Taking Stock - The improving US housing market and what it means for New York City

One57 compared to other Manhattan Landmarks

While it's easy to get caught up in fiscal cliff debates, Mayan doomsday predictions, and stories from New Year's parties, sometimes it makes sense to take a step back and look at the numbers. Just how does New York's housing market, and Manhattan in particular, compare to the rest of the US?

Steady job gains and historically low mortgage rates are allowing American's to purchase new homes at the fastest rate in almost two and half years.

New home construction across the country is up 22% year-over-year, according to government data, in part due to the thinning of excess supply of homes built during the housing boom.

With limited space and a constant demand, New York has seen apartment and condo prices dip though not to the extent of other places around the country.

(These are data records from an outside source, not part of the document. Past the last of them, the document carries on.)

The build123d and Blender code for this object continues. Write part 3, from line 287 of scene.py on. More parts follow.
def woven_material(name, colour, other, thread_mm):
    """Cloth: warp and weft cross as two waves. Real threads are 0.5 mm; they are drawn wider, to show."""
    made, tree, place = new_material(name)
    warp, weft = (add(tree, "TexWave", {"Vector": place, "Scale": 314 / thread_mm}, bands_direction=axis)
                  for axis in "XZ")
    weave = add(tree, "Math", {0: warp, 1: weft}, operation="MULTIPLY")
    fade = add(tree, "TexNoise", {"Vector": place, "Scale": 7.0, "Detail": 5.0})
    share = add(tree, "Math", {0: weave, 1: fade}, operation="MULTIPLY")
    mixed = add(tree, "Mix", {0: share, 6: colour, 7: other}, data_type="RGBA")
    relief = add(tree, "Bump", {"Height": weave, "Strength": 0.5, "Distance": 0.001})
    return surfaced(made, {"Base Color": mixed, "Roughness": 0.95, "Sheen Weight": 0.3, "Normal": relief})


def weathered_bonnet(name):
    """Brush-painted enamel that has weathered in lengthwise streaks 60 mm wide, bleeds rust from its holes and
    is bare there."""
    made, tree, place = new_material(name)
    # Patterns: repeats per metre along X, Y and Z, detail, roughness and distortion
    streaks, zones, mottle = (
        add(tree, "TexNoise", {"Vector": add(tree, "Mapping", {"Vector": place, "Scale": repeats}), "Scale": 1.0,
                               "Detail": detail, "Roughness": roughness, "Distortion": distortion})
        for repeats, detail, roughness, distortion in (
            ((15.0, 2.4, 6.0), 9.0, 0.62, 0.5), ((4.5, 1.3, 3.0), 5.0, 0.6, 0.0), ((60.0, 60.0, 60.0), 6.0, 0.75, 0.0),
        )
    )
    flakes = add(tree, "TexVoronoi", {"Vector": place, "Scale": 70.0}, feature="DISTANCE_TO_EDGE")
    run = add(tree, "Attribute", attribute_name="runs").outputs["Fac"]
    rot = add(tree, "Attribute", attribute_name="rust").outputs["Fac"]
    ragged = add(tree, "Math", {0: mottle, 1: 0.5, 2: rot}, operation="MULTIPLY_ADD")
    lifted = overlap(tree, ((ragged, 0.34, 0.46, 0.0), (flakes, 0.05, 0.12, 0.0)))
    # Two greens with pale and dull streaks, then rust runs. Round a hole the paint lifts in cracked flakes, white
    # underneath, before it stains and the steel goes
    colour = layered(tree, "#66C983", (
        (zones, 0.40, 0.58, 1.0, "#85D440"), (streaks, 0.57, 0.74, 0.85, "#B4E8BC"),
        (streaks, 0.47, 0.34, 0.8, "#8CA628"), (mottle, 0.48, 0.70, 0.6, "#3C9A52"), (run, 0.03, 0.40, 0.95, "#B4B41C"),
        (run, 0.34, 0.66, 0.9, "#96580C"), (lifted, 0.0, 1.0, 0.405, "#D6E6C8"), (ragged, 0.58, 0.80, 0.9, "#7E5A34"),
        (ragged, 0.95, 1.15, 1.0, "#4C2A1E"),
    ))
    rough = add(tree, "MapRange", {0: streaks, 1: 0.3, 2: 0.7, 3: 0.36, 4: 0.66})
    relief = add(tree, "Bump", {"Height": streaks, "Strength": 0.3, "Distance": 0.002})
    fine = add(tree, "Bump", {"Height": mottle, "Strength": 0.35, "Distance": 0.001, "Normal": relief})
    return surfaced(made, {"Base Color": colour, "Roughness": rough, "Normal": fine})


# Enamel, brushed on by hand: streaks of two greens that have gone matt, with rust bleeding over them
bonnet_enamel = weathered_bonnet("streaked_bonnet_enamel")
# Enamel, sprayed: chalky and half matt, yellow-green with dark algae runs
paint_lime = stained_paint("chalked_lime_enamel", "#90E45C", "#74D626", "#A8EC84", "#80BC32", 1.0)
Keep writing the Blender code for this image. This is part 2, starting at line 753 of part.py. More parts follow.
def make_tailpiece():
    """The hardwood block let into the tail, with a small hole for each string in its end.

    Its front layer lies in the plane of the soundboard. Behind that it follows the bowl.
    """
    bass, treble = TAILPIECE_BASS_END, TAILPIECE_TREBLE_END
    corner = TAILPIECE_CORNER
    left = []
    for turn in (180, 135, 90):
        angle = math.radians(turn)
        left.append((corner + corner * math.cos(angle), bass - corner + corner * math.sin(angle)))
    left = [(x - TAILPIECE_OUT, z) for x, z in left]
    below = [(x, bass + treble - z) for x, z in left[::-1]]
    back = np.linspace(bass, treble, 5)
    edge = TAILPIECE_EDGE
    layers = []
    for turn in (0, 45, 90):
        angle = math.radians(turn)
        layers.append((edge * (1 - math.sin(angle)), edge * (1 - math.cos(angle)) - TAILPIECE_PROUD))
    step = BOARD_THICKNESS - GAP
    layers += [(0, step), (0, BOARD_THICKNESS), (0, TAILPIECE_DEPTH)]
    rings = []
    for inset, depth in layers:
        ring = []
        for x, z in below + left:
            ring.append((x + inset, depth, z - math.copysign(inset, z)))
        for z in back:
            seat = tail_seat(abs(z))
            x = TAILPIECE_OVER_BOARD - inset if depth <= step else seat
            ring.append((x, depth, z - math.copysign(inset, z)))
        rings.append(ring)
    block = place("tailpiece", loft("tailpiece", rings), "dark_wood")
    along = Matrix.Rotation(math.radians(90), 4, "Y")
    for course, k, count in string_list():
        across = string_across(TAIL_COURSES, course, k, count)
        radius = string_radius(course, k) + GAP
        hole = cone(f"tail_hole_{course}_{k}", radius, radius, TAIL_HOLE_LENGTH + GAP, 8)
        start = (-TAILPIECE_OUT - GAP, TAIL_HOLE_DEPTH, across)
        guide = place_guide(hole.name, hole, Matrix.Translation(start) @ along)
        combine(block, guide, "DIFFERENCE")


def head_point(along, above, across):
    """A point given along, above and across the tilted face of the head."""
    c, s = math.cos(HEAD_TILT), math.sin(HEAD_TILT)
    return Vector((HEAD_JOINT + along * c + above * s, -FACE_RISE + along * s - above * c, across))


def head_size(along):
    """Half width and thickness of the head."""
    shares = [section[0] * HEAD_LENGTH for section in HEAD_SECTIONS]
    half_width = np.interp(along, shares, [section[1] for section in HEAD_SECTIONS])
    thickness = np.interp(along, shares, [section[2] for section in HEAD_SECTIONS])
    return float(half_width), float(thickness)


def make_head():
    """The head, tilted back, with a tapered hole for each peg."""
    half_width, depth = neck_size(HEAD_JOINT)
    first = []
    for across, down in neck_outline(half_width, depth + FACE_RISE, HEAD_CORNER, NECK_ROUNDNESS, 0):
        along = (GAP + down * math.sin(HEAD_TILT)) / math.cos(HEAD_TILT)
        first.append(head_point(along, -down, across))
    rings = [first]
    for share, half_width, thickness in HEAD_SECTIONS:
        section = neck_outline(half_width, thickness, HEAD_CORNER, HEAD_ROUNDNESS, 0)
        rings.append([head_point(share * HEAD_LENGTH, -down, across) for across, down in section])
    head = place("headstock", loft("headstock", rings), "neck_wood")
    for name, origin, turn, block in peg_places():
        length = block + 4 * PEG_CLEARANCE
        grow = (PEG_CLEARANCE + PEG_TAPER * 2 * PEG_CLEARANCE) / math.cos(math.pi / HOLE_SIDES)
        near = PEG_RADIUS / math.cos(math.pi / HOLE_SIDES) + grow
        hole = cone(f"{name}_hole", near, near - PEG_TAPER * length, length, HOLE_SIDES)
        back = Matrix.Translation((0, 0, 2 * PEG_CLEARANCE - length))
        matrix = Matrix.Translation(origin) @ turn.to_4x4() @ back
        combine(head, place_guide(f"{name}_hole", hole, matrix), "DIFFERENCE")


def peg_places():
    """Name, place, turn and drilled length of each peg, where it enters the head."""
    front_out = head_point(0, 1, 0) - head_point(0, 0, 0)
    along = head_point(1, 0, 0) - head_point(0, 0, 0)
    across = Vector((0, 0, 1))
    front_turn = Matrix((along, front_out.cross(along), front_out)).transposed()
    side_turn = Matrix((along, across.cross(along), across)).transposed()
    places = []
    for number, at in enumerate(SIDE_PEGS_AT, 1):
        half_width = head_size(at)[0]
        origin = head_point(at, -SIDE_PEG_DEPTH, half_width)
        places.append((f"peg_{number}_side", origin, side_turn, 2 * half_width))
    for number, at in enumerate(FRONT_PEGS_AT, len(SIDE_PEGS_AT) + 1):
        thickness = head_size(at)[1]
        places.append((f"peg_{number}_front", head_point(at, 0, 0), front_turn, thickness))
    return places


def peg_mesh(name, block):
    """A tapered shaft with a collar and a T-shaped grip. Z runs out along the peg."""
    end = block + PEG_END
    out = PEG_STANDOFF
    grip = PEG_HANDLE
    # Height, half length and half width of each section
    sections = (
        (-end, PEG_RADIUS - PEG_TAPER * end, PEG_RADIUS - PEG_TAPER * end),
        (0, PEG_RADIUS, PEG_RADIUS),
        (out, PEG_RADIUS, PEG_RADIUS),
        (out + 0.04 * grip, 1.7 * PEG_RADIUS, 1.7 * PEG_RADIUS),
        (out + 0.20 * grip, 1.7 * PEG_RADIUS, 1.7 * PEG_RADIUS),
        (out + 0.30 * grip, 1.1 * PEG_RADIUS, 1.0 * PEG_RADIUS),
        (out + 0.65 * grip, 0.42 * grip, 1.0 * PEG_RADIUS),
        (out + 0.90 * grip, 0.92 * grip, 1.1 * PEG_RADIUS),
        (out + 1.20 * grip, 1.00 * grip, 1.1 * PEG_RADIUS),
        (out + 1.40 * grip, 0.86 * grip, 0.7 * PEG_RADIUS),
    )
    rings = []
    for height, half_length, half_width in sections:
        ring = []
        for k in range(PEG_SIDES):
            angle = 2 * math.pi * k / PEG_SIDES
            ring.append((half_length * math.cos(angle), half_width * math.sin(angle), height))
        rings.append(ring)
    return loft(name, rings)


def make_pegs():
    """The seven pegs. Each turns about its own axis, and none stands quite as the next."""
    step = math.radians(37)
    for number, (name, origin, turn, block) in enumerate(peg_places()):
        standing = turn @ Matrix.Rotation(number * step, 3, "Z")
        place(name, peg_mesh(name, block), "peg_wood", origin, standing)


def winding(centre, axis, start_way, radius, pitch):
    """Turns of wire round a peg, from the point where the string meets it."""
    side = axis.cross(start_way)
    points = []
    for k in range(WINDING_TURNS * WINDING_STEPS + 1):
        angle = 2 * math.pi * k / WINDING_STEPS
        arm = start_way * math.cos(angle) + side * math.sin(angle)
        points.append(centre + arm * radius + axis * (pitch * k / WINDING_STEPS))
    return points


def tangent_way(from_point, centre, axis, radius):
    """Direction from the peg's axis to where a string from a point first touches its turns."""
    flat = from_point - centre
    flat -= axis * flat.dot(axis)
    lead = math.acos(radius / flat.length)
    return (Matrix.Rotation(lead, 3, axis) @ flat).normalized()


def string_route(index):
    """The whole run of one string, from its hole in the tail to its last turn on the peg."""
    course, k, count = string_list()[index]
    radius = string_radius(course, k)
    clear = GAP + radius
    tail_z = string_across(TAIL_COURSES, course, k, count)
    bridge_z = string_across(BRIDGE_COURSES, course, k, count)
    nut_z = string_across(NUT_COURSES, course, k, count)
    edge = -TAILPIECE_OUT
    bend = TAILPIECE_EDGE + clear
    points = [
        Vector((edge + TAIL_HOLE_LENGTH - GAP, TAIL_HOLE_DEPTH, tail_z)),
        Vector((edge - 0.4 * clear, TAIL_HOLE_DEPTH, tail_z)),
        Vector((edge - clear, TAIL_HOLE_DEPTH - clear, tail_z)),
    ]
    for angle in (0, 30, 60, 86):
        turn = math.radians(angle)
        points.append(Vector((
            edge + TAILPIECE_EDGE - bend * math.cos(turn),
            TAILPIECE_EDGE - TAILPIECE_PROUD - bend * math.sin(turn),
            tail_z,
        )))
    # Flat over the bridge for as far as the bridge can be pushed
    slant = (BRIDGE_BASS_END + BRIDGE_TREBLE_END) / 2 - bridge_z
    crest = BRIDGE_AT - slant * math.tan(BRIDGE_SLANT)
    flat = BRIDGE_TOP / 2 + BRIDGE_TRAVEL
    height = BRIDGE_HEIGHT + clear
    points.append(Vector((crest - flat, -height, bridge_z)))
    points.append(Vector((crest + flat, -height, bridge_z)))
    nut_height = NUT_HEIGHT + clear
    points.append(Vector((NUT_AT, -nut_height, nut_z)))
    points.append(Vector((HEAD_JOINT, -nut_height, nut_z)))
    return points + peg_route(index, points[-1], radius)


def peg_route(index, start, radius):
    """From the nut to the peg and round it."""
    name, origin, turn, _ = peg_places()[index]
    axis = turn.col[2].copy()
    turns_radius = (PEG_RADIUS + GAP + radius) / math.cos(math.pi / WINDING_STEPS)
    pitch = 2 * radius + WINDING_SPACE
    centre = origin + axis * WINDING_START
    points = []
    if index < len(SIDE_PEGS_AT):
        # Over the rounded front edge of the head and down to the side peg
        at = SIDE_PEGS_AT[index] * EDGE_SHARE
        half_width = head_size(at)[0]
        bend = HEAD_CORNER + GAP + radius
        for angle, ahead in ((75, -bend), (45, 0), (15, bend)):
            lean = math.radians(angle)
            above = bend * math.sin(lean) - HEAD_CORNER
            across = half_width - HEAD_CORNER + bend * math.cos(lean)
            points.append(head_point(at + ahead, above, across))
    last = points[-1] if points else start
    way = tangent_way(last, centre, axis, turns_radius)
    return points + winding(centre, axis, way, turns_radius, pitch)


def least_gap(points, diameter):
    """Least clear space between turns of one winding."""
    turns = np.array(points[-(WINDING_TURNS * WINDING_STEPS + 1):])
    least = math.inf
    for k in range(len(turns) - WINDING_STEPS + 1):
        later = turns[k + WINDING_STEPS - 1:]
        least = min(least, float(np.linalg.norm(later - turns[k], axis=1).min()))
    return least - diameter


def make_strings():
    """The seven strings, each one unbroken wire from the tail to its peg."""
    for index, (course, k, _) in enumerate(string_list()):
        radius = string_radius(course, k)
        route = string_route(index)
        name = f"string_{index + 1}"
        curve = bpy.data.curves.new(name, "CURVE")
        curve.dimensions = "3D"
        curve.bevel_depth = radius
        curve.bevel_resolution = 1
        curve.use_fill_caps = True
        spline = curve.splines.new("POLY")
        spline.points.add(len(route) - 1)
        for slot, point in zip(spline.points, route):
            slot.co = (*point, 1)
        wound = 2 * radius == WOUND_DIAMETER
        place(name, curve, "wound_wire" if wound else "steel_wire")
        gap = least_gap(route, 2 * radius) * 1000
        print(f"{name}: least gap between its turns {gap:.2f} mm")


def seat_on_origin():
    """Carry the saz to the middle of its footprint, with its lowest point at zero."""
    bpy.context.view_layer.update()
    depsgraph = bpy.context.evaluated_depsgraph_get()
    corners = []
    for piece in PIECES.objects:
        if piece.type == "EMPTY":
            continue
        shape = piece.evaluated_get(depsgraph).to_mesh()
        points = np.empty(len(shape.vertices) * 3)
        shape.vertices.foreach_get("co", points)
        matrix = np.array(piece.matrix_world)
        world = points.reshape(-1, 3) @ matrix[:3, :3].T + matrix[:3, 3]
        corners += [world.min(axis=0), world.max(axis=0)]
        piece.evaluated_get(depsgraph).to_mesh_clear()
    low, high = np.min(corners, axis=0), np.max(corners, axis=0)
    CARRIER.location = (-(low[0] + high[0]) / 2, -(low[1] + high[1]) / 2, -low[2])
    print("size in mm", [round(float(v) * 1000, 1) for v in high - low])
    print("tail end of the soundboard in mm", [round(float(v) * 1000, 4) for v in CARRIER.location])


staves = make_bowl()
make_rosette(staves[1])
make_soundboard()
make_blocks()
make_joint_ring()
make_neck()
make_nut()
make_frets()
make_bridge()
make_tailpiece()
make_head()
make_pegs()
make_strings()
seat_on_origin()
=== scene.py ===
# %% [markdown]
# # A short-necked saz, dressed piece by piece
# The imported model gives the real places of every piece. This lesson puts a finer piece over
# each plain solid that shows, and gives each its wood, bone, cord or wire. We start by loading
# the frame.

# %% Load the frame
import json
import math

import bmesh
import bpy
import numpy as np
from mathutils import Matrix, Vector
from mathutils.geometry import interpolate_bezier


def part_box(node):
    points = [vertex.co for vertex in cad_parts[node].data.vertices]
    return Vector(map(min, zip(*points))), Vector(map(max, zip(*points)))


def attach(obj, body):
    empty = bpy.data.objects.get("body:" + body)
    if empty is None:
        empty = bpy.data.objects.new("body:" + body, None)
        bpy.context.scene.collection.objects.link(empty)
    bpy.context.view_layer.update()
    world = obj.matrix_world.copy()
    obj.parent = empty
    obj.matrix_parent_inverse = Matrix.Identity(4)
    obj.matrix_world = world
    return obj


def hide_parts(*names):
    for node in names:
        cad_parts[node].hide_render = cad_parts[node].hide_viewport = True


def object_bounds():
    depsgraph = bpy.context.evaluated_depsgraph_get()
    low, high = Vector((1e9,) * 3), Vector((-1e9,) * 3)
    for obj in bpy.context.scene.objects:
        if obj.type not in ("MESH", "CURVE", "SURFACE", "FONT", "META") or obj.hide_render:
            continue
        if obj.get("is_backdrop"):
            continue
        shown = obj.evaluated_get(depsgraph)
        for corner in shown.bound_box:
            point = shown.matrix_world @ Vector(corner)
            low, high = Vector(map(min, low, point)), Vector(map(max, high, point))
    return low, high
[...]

So while places like Miami (8.5%) and Las Vegas (8.4%) are seeing major year over year growth, New York's housing prices have remained relatively stable over the last year.

While home starts across the country slowed, and in some cases stopped in the past few years, new construction in Manhattan has been increasing. In October, Crain's New York reported new building permits in Manhattan are up 94% since the beginning of 2012. With over 70 new building permits issued in the last year, most large multistory projects, it seems the real estate in Manhattan still can't keep up with demand. 

"Big building in Manhattan is on the rise, and that's good news for all New Yorkers," city Buildings Commissioner Robert LiMandri said. "These major construction projects mean more homes, more jobs—and a stronger economy for our city."

While improved building starts are an important piece when judging where New York City stands compared with the rest of the country, the reality (as any New Yorker will tell you) is this place just isn't like anywhere else. With buildings like One57, 345 Meatpacking, and 101 W 87, spread across the city in the pre-construction phase, and luxury condo prices continuing to climb back to pre-recession levels, the future looks very bright for new construction across the five boroughs.